An Information-Theoretic Approach for Detecting Edits in AI-Generated Text
Idan Kashtan, Alon Kipnis
TL;DR
This work addresses the challenge of detecting edits in AI-generated text when edits are sparse and their locations unknown. It introduces a two-step method that first tests each sentence with a log-perplexity-based statistic and then aggregates evidence globally using Higher Criticism to detect deviations from purely GLM authorship; it may also identify candidate edited sentences. The paper provides an information-theoretic analysis of the method’s optimality under sparse mixture models and cross-entropy principles, supported by extensive empirical evaluations on synthetic and realistic datasets, including Wikipedia-style and news articles. It concludes with practical refinements, context-based extensions, and theoretical questions about optimal detector design and the minimal edits required for reliable detection, highlighting the approach’s significance for trust, transparency, and governance of GLM-generated content.
Abstract
We propose a method to determine whether a given article was written entirely by a generative language model or perhaps contains edits by a different author, possibly a human. Our process involves multiple tests for the origin of individual sentences or other pieces of text and combining these tests using a method that is sensitive to rare alternatives, i.e., non-null effects are few and scattered across the text in unknown locations. Interestingly, this method also identifies pieces of text suspected to contain edits.

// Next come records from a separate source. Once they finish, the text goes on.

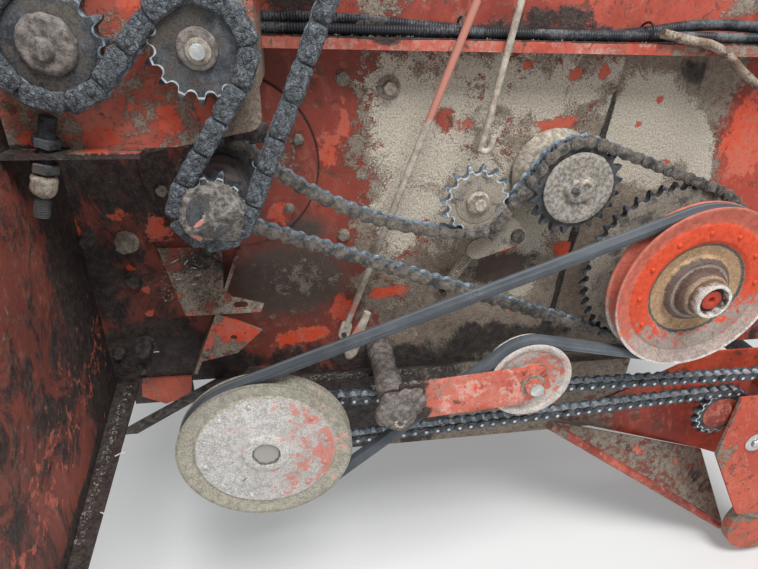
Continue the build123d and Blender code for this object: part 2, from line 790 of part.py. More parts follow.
# The outer plate stands on two spacers, with a round cap behind its foot
plate_front = low_y - plate_out
plate_back = plate_front + pickup_plate_t
pickup_plate = slab(shape((plate_left, plate_top_z), (wall_right, plate_top_z), (wall_right, plate_bottom_z),
                          (plate_bottom_x, plate_bottom_z), (plate_foot_x, plate_foot_z),
                          (plate_left, plate_waist_z)), plate_back, pickup_plate_t)
for x, z in ((spacer_left_x, spacer_left_z), (spacer_right_x, spacer_right_z)):
    pickup_plate += disc(x, z, spacer_r, sheet_front, sheet_front - plate_back)
pickup_plate += disc(end_cap_x, end_cap_z, end_cap_r, plate_back + end_cap_t, end_cap_t)

# The slanted lower sheet runs from the side sheet's foot to the tube along its own edge
left_y = front - tube_left_out
right_y = front - tube_right_out
sheet_edge_tube = rod(tube_r, [(tube_left, left_y, tube_left_z), (tube_right, right_y, tube_right_z)])
lower_sheet = plate_through(
    (tube_left + edge_x, left_y + edge_y, tube_left_z + edge_z),
    (tube_right + edge_x, right_y + edge_y, tube_right_z + edge_z),
    (sheet_foot_x, sheet_rear, sheet_foot_z - sheet_gap),
    (lower_left, sheet_rear, sheet_left_z - tube_r), sheet_t)

# Bracket that carries the two upper sprockets: a plate with a folded lip and a web back to the wall
bracket_low_right = bracket_bottom + bracket_rise
bracket_outline = shape((bracket_left, bracket_bottom), (bracket_lip_right, bracket_bottom),
                        (bracket_right, bracket_low_right), (bracket_right, bracket_top),
                        (bracket_left, bracket_top))
low_corner = bracket_outline.vertices().sort_by_distance((bracket_right, bracket_low_right))[0]
bracket = slab(fillet(low_corner, bracket_corner_r), plate_rear, bracket_t)
lip_front = bracket_face - bracket_lip
bracket += standing(shape((bracket_left, plate_rear), (bracket_lip_right, plate_rear),
                          (bracket_lip_right, lip_front), (bracket_left, lip_front)),
                    bracket_bottom, bracket_t)
web_left = bracket_right - bracket_t
bracket += standing(shape((web_left, front), (bracket_right, front), (bracket_right, plate_rear),
                          (web_left, plate_rear)), bracket_web_low, bracket_top - bracket_web_low)
for x, z in ((upper_left_x, upper_left_z), (upper_x, upper_z)):
    bracket -= disc(x, z, stub_r + run_clear, plate_rear, bracket_t)

# Adjusting rod through the bracket's lip, with a nut on either side of the lip
adjuster_y = bracket_face - adjuster_out
adjuster_run = [(adjuster_top_x, adjuster_y, adjuster_top_z), (adjuster_foot_x, adjuster_y, adjuster_foot_z)]
adjuster_slope = (adjuster_top_x - adjuster_foot_x) / (adjuster_top_z - adjuster_foot_z)
adjuster_tilt = math.atan(adjuster_slope)
nut_rise = nut_across / math.sqrt(3) * math.sin(adjuster_tilt)
adjuster_rod = rod(adjuster_r, adjuster_run)
for z in (bracket_bottom + bracket_t + seat_clear + nut_rise,
          bracket_bottom - seat_clear - nut_rise - nut_t * math.cos(adjuster_tilt)):
    nut_plane = Plane(origin=(adjuster_foot_x + (z - adjuster_foot_z) * adjuster_slope, adjuster_y, z),
                      x_dir=(math.cos(adjuster_tilt), 0, -math.sin(adjuster_tilt)),
                      z_dir=(math.sin(adjuster_tilt), 0, math.cos(adjuster_tilt)))
    adjuster_rod += extrude(nut_plane * RegularPolygon(nut_across / 2, 6, major_radius=False), amount=nut_t)
bracket -= rod(adjuster_r + hole_clear, adjuster_run)

# Folded bracket: its shelf slopes outwards and down to a slotted ear
slope = math.radians(shelf_slope)
shelf_in, shelf_down = shelf_t * math.sin(slope), shelf_t * math.cos(slope)
shelf_y = front - bearing_flange_t - seat_clear - shelf_in
shelf_plane = Plane(origin=(0, shelf_y, shelf_top_z), x_dir=(1, 0, 0), z_dir=(0, shelf_in, -shelf_down))
ear_top = shelf_long - 2 * ear_drop
shelf = shape((shelf_left, 0), (shelf_right, 0), (shelf_right, ear_top - ear_neck),
              (shelf_right + ear_neck, ear_top), (ear_right, shelf_long - ear_drop),
              (ear_right - shelf_t, shelf_long), (shelf_foot_left, shelf_long))
shelf -= Pos(ear_slot_x, shelf_long - ear_drop) * SlotCenterToCenter(ear_drop, 2 * ear_slot_r)
folded_bracket = extrude(shelf_plane * shelf, amount=shelf_t)

# Its web stands on the wall: the front edge follows the middle of the shelf, then runs straight down
web_lean = (web_foot_x - web_top_x) / (web_foot_z - web_top_z)
web_stretch = math.hypot(1, web_lean)
grade = shelf_down / shelf_in
web_top_out = front - shelf_y - shelf_in / 2 + (shelf_top_z - shelf_down / 2 - web_top_z) * grade
web_bend_z = web_top_z - (web_front - web_top_out) / grade
web_plane = Plane(origin=(web_top_x, front, web_top_z), x_dir=(0, -1, 0), z_dir=(1, 0, -web_lean))
web = shape(*[(out, (web_top_z - z) * web_stretch) for out, z in (
    (0, web_top_z), (web_top_out, web_top_z), (web_front, web_bend_z),
    (web_front, web_foot_z), (0, web_foot_z))])
folded_bracket += extrude(web_plane * web, amount=shelf_t)

# Its face plate lies flush with the web's front edge
face = shape((web_top_x + (web_bend_z - web_top_z) * web_lean, web_bend_z), (face_right, face_right_z),
             (face_foot_x, face_foot_z), (web_top_x + (face_left_z - web_top_z) * web_lean, face_left_z))
face -= Pos(face_hole_x, face_hole_z) * Circle(face_hole_r)
folded_bracket += slab(face, front - web_front + shelf_t, shelf_t)

# Two sleeved cables lie on the flange, and a bent pipe runs in front of it
sleeve_z = flange_z + flange_t + sleeve_r + seat_clear
sleeve_y = front - sleeve_out
conduits = Part() + [rod(sleeve_r, [(flange_left, y, sleeve_z), (wall_right, y, sleeve_z)])
                     for y in (sleeve_y, sleeve_y - sleeve_step)]
pipe_y = flange_front - pipe_r - seat_clear
conduits += rod(pipe_r, [(pipe_left_x, pipe_y, pipe_left_z), (pipe_mid_x, pipe_y, pipe_mid_z),
                         (pipe_right_x, pipe_y, pipe_right_z)], pipe_bend)

# The control rods run down in front of the flange's lip, which they touch; the first ends in an eye on a stud
lip_z = flange_z - flange_drop
control_rods = Part() + [
    rod(r, [(x0, flange_front - r - seat_clear - lean * (z0 - lip_z), z0),
            (x1, flange_front - r - seat_clear - lean * (z1 - lip_z), z1)])
    for r, lean, x0, z0, x1, z1 in control_rod_sizes]
eye_r, eye_lean, _, _, eye_x, eye_z = control_rod_sizes[0]
eye_rear = flange_front - eye_r - seat_clear - eye_lean * (eye_z - lip_z) + rod_eye_t / 2
control_rods += bar_between(eye_x, eye_z, rod_stud_x, rod_stud_z, rod_eye_half, eye_rear, rod_eye_t)
control_rods -= disc(rod_stud_x, rod_stud_z, stud_r + seat_clear, eye_rear, rod_eye_t)

nodes = {
    "side_wall": side_wall,
    "right_wall": right_wall,
    "upper_panel": upper_panel,
    "top_flange": top_flange,
    "bulkhead": bulkhead,
    "corner_brace": corner_brace,
    "lower_beam": lower_beam,
    "shaft_bearings": shaft_bearings,
    "main_shaft": main_shaft,
    "main_front_sprocket": main_front_sprocket,
    "upper_left_sprocket": upper_left_sprocket,
    "upper_sprocket": upper_sprocket,
    "top_sprocket": top_sprocket,
    "carrier_sprocket": carrier_sprocket,
    "tension_sprocket": tension_sprocket,
    "tension_arm": tension_arm,
    "right_sprocket": right_sprocket,
    "right_pulley": right_pulley,
    "left_pulley": left_pulley,
    "left_sprocket": left_sprocket,
    "idler_pulley": idler_pulley,
    "idler_arm": idler_arm,
    "pivot_posts": pivot_posts,
    "low_idler_sprocket": low_idler_sprocket,
    "pickup_sprocket": pickup_sprocket,
    "pickup_side_sheet": pickup_side_sheet,
    "pickup_plate": pickup_plate,
    "lower_sheet": lower_sheet,
    "sheet_edge_tube": sheet_edge_tube,
    "sprocket_bracket": bracket,
    "adjuster_rod": adjuster_rod,
    "folded_bracket": folded_bracket,
    "conduits": conduits,
    "control_rods": control_rods,
    "tension_spring": tension_spring,
    "heavy_chain": chain(heavy_loop, heavy_links, heavy_y, 2),
    "mid_chain": chain(mid_loop, mid_links, mid_y, 1),
    "low_chain": chain(low_loop, low_links, low_y, 1),
    "drive_belt": v_belt(belt_loop),
}

os.makedirs("parts", exist_ok=True)
for name, solid in nodes.items():
    export_step(solid, f"parts/{name}.step")
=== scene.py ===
"""Finishes, chains, wheels and dirt of a round baler's side drive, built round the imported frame.

Metres throughout, in the frame's own axes: X right along the wall, Y into the machine, Z up.
"""
import json
import math

import bmesh
import bpy
import numpy as np
from mathutils import Matrix, Vector


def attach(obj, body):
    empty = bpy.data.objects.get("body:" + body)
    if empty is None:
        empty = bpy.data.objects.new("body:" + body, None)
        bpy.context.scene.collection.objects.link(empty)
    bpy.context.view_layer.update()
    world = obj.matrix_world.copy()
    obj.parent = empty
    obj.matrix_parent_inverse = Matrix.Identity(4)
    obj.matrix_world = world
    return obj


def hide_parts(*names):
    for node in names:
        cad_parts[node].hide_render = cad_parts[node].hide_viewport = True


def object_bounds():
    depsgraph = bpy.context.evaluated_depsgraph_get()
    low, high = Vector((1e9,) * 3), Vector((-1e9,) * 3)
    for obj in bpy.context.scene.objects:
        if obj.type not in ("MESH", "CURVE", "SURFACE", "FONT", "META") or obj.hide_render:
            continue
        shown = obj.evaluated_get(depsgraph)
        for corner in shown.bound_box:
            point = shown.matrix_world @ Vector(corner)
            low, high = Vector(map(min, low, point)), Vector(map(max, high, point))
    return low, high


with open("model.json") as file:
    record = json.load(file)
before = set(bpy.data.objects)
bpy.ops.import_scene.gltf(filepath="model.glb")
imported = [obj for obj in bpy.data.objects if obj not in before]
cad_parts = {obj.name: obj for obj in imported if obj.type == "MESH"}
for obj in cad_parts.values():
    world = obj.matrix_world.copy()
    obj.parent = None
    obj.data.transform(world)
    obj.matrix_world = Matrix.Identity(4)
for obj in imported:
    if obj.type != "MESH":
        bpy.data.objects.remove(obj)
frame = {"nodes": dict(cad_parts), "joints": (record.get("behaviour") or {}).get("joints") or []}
cad_low, cad_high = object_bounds()
JOINTS = {joint["name"]: joint for joint in frame["joints"]}
TURN = 2 * math.pi

# Sizes that the finer forms share, in metres. WALL is the depth of the side wall's front face.
WALL = -0.005

# Chains and teeth. SLACK is the radius of the arc in which the middle chain's slack run hangs.
PITCH = 0.01905
ROLLER_R = 0.00595
TOOTH_T = 0.0116
TOOTH_TIP = 0.0058
PLATE_T = 0.0022
INNER_GAP = 0.0127
CHAIN_HALF = INNER_GAP / 2 + 2 * PLATE_T
HEAVY_Y = WALL - 0.181
MID_Y = WALL - 0.072
LOW_Y = WALL - 0.095
SLACK = 0.467056

# Shafts and stubs, where they shoulder and end behind the wall, and bores. TURNED clears a bearing.
SHAFT_R = 0.019
TURNED = SHAFT_R - 0.0004
NECK_R = 0.018
SHOULDER = 0.020
INBOARD = 0.150
STUB_R = 0.015
STUB_BACK = 0.030
CORE_R = 0.010
PIN_BORE = 0.0101
HUB_BEHIND = 0.010

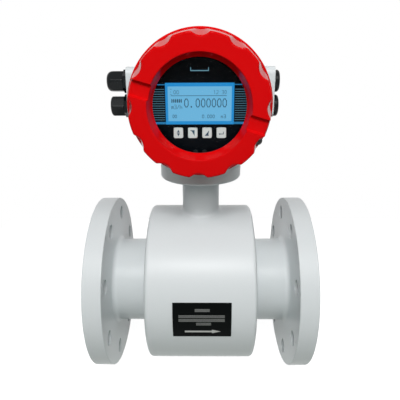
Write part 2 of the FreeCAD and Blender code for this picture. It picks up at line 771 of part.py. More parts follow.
def display_bezel():
    """The black front plate, with openings for the screen and the keys."""
    back = BEZEL_D - BEZEL_T
    plate = head_disc(CAVITY_R - COLLAR_GAP, back, BEZEL_D, -1)
    width = LCD_W / 2 + MOVING_GAP
    height = LCD_H / 2 + MOVING_GAP
    z = HEAD_Z + LCD_RISE
    plate = plate.cut(box((-width, width), (-BEZEL_D, -back), (z - height, z + height)))
    for x in key_centres():
        plate = plate.cut(key_block(x, KEY_W + 2 * MOVING_GAP, KEY_H + 2 * MOVING_GAP, back, BEZEL_D))
    for at in bezel_screw_places():
        plate = plate.cut(cylinder("y", BEZEL_SCREW_D / 2 + FIT_GAP, -BEZEL_D, -back, at))
    return plate


def bezel_screws():
    screws = []
    for at in bezel_screw_places():
        shank = cylinder("y", BEZEL_SCREW_D / 2, -BEZEL_D, -BEZEL_D + BEZEL_T, at)
        head = cylinder("y", BEZEL_SCREW_D, -BEZEL_D - BEZEL_SCREW_HEAD_T, -BEZEL_D, at)
        screws.append(head.fuse(shank).removeSplitter())
    return Part.makeCompound(screws)


def lcd_module():
    z = HEAD_Z + LCD_RISE
    return box((-LCD_W / 2, LCD_W / 2), (-LCD_D, -DISPLAY_BOARD_D), (z - LCD_H / 2, z + LCD_H / 2))


def key(x):
    """A key cap with the flange that keeps it behind the bezel."""
    flange_front = BEZEL_D - BEZEL_T
    flange_back = flange_front - KEY_FLANGE_T
    cap = key_block(x, KEY_W, KEY_H, flange_front, BEZEL_D + KEY_PROUD)
    rim = key_block(x, KEY_W + 2 * KEY_FLANGE, KEY_H + 2 * KEY_FLANGE, flange_back, flange_front)
    return cap.fuse(rim).removeSplitter()


def key_switches():
    """Four push switches on the display board, just clear of the pressed keys."""
    z = HEAD_Z - KEY_DROP
    half = SWITCH_SIZE / 2
    front = BEZEL_D - BEZEL_T - KEY_FLANGE_T - KEY_TRAVEL - MOVING_GAP
    switches = []
    for x in key_centres():
        switches.append(box((x - half, x + half), (-front, -DISPLAY_BOARD_D), (z - half, z + half)))
    return Part.makeCompound(switches)


def board(front):
    """A round circuit board with holes for the four posts."""
    plate = head_disc(CAVITY_R - BOARD_GAP, front - BOARD_T, front, -1)
    for at in post_places():
        plate = plate.cut(cylinder("y", POST_D / 2 + FIT_GAP, -front, -front + BOARD_T, at))
    return plate


def main_board_front():
    return PARTITION_T / 2 - PARTITION_Y + MAIN_BOARD_LIFT


def board_posts():
    """Four posts from the partition to the back of the bezel."""
    start = -(BEZEL_D - BEZEL_T)
    end = PARTITION_Y - PARTITION_T / 2
    return Part.makeCompound([cylinder("y", POST_D / 2, start, end, at) for at in post_places()])


def power_module():
    front = main_board_front()
    return box(
        (-POWER_MODULE_W / 2, POWER_MODULE_W / 2),
        (-front - POWER_MODULE_T, -front),
        (HEAD_Z - POWER_MODULE_H / 2, HEAD_Z + POWER_MODULE_H / 2),
    )


# Terminals


def terminal_rows():
    return [HEAD_Z + TERMINAL_PITCH_Z / 2, HEAD_Z - TERMINAL_PITCH_Z / 2]


def terminal_blocks():
    back = PARTITION_Y + PARTITION_T / 2
    strips = []
    for z in terminal_rows():
        strips.append(box(
            (-TERMINAL_W / 2, TERMINAL_W / 2),
            (back, back + TERMINAL_T),
            (z - TERMINAL_H / 2, z + TERMINAL_H / 2),
        ))
    return Part.makeCompound(strips)


def terminal_screws():
    face = PARTITION_Y + PARTITION_T / 2 + TERMINAL_T
    pitch = TERMINAL_W / TERMINAL_SCREW_COUNT
    screws = []
    for z in terminal_rows():
        for index in range(TERMINAL_SCREW_COUNT):
            x = (index - (TERMINAL_SCREW_COUNT - 1) / 2) * pitch
            head = cylinder("y", TERMINAL_SCREW_D / 2, face, face + TERMINAL_SCREW_T, (x, z))
            slot = box(
                (x - TERMINAL_SCREW_D, x + TERMINAL_SCREW_D),
                (face + TERMINAL_SCREW_T / 2, face + TERMINAL_SCREW_T),
                (z - TERMINAL_SLOT_W / 2, z + TERMINAL_SLOT_W / 2),
            )
            screws.append(head.cut(slot))
    return Part.makeCompound(screws)


# Glands and plugs: built on the X axis with the boss face at x = 0, then put in a port


def at_port(shape, side, row):
    """Move a piece built along +X to a port on the left (-1) or the right (1)."""
    if side < 0:
        shape.rotate(FreeCAD.Vector(), FreeCAD.Vector(0, 0, 1), 180)
    shape.translate(FreeCAD.Vector(side * PORT_FACE_X, PORT_Y, PORT_HEIGHTS[row]))
    return shape


def port_washer():
    return ring("x", WASHER_OD / 2, PORT_D / 2 + MOVING_GAP, 0, WASHER_T)


def gland_body():
    hex_end = WASHER_T + GLAND_HEX_T
    body = hexagon(GLAND_AF, WASHER_T, hex_end)
    body = body.fuse(cylinder("x", PORT_D / 2 - FIT_GAP, -GLAND_STUB, WASHER_T))
    body = body.fuse(cylinder("x", GLAND_NECK_D / 2, hex_end, hex_end + GLAND_NECK))
    body = body.cut(cylinder("x", GLAND_BORE_D / 2, -GLAND_STUB, hex_end + GLAND_NECK))
    seat = hex_end + GLAND_NECK - INSERT_SEAT
    insert_r = INSERT_BORE_D / 2 + INSERT_WALL
    body = body.cut(cylinder("x", insert_r + MOVING_GAP, seat, hex_end + GLAND_NECK))
    return body.removeSplitter()


def gland_insert(nut_length):
    """The rubber bush that grips the cable."""
    hex_end = WASHER_T + GLAND_HEX_T
    seat = hex_end + GLAND_NECK - INSERT_SEAT
    end = hex_end + nut_length - NUT_END_T
    return ring("x", INSERT_BORE_D / 2 + INSERT_WALL, INSERT_BORE_D / 2, seat + FIT_GAP, end)


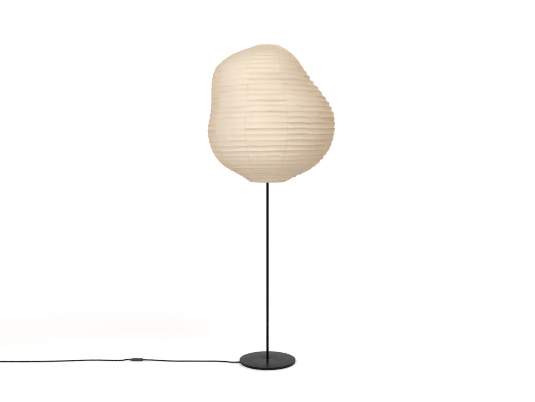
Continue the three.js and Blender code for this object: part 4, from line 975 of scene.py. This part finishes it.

We demonstrate the effectiveness of the method in detecting edits through extensive evaluations using real data and provide an information-theoretic analysis of the factors affecting its success. In particular, we discuss optimality properties under a theoretical framework for text editing saying that sentences are generated mainly by the language model, except perhaps for a few sentences that might have originated via a different mechanism. Our analysis raises several interesting research questions at the intersection of information theory and data science.